Bush, who runs a consulting firm — Jeb Bush and Associates — and serves as a senior adviser to Barclays PLC, has also stayed active on the policy front.
Allies say he has invested much effort in his Foundation for Excellence in Education. He visited an elementary school in Orlando earlier this month to promote reading to a group of mostly minority students.
Bush had long been considered a formidable candidate for president. He served as the popular governor of one of the most important swing states in the country; he is known for his policy acumen; he has long had access to the GOP’s top donors and strategists through his family; and he has shown an ability to appeal to Hispanic voters — he speaks fluent Spanish and his wife is of Mexican heritage.

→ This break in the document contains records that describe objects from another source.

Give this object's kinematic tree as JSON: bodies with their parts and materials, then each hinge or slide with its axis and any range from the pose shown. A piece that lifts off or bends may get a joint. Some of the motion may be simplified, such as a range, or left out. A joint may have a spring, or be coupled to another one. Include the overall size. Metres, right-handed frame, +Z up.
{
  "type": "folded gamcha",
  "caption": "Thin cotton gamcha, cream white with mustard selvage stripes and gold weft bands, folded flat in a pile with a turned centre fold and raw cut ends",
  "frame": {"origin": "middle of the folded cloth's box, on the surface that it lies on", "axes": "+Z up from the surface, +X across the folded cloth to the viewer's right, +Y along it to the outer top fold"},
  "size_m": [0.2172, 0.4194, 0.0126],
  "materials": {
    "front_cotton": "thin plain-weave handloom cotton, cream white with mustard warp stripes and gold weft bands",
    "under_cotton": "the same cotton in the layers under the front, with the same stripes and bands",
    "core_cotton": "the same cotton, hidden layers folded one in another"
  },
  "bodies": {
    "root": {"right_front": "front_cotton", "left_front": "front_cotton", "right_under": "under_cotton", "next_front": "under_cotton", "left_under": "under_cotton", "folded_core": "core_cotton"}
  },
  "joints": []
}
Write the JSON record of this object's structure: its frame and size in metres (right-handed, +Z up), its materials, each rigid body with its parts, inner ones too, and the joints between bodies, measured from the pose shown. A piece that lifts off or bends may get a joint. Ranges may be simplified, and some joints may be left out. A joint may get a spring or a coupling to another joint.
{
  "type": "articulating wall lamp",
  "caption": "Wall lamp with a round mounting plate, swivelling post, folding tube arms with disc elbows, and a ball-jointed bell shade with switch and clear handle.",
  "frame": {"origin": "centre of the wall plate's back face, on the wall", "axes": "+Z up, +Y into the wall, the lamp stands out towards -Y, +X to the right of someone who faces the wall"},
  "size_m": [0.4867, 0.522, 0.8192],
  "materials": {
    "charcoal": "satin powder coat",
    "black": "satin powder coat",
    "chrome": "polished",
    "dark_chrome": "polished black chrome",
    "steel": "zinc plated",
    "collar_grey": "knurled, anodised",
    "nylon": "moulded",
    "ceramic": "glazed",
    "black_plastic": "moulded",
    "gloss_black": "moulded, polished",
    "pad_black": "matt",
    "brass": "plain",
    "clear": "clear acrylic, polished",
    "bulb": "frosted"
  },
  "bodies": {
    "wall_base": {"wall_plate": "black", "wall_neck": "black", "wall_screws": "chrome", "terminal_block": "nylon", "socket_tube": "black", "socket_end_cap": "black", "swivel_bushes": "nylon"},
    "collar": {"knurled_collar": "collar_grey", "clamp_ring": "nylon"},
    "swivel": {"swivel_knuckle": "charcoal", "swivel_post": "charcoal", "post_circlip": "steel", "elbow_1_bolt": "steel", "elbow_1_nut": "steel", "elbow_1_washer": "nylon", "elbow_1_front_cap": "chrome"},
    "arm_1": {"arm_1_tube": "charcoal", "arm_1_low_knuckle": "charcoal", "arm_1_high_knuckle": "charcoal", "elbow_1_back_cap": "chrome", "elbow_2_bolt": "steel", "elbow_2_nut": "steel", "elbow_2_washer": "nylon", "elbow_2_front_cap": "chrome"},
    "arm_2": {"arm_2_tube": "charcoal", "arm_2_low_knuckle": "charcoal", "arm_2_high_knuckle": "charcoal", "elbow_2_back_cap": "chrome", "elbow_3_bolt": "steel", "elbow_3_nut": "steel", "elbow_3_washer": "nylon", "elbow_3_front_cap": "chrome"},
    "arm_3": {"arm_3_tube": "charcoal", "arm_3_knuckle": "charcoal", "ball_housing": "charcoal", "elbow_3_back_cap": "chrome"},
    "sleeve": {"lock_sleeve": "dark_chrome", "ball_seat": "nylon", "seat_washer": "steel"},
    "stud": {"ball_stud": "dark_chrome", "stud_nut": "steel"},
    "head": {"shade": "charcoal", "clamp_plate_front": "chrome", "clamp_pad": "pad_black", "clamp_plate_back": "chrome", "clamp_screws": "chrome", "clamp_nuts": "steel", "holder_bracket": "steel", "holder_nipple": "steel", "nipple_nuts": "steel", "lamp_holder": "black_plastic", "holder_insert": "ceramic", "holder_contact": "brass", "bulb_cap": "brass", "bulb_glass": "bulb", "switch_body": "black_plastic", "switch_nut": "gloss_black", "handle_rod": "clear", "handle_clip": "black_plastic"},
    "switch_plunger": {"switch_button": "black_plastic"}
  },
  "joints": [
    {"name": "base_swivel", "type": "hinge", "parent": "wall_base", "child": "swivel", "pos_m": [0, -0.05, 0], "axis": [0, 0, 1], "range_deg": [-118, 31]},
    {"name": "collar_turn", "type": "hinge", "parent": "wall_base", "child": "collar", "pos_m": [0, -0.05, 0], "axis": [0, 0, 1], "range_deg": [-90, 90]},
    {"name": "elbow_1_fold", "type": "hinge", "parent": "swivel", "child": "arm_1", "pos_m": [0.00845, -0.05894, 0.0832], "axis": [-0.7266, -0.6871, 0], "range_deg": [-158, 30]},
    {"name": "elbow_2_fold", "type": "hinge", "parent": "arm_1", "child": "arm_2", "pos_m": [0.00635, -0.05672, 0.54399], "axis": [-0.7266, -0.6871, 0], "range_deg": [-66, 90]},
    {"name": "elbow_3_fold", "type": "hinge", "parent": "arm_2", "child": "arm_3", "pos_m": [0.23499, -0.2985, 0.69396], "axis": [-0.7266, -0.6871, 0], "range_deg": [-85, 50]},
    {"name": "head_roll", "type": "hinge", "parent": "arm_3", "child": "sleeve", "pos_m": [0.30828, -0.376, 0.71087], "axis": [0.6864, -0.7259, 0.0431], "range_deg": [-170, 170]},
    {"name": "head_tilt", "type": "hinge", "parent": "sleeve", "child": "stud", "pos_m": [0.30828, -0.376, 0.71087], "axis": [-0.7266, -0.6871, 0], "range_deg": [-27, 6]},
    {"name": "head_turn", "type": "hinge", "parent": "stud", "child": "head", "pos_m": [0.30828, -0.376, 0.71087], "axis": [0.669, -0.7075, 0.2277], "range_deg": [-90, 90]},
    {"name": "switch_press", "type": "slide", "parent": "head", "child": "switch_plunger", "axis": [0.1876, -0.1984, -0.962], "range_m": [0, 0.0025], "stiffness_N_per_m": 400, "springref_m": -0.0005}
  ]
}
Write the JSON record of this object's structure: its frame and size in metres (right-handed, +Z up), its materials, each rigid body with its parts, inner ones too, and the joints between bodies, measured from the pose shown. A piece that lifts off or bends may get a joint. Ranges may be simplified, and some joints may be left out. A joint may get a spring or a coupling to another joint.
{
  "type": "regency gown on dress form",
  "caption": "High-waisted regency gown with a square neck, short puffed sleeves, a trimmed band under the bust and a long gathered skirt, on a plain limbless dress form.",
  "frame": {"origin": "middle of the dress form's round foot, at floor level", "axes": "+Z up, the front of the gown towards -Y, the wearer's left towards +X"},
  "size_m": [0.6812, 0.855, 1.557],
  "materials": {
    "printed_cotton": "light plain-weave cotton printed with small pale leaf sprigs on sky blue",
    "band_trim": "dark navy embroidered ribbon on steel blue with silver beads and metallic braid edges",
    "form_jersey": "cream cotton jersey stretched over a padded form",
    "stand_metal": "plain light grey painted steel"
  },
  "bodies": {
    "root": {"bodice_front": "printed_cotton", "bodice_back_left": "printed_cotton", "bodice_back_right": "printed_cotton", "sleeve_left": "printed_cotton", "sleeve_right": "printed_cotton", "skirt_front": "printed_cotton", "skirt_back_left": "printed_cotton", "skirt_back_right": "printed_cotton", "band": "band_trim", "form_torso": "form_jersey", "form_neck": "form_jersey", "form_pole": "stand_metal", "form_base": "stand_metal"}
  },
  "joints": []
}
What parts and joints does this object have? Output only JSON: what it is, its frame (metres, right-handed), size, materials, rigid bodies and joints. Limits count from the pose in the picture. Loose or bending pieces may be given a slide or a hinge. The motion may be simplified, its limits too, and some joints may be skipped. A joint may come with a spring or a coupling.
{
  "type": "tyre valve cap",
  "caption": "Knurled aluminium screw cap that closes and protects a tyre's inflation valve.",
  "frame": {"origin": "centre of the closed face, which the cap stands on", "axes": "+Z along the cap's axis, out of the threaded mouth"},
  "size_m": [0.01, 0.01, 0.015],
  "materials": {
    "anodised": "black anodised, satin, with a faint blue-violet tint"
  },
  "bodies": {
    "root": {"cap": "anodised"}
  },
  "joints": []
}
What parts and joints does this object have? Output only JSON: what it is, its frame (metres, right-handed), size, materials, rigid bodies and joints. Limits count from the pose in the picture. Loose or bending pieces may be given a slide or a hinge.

In April, Bush became one of the first prominent Republicans to criticize a controversial Arizona law allowing law enforcement to conduct spot checks of suspected illegal immigrants.
Bush has also defended his brother’s administration from Democratic attacks.
He told The New York Times in June that Obama needs to stop blaming his predecessor for the nation’s problems and take responsibility.
“It’s kind of like a kid coming to school saying, ‘The dog ate my homework,’ ” Bush said. “It’s childish. This is what children do until they mature. They don’t accept responsibility.”
Bush also said the president lacks fresh ideas.
“By and large, I think the president, instead of being a 21st-century leader, is Hubert Humphrey on steroids,” Bush said. “I don’t think there’s much newness in spending more money as the solution to every problem.”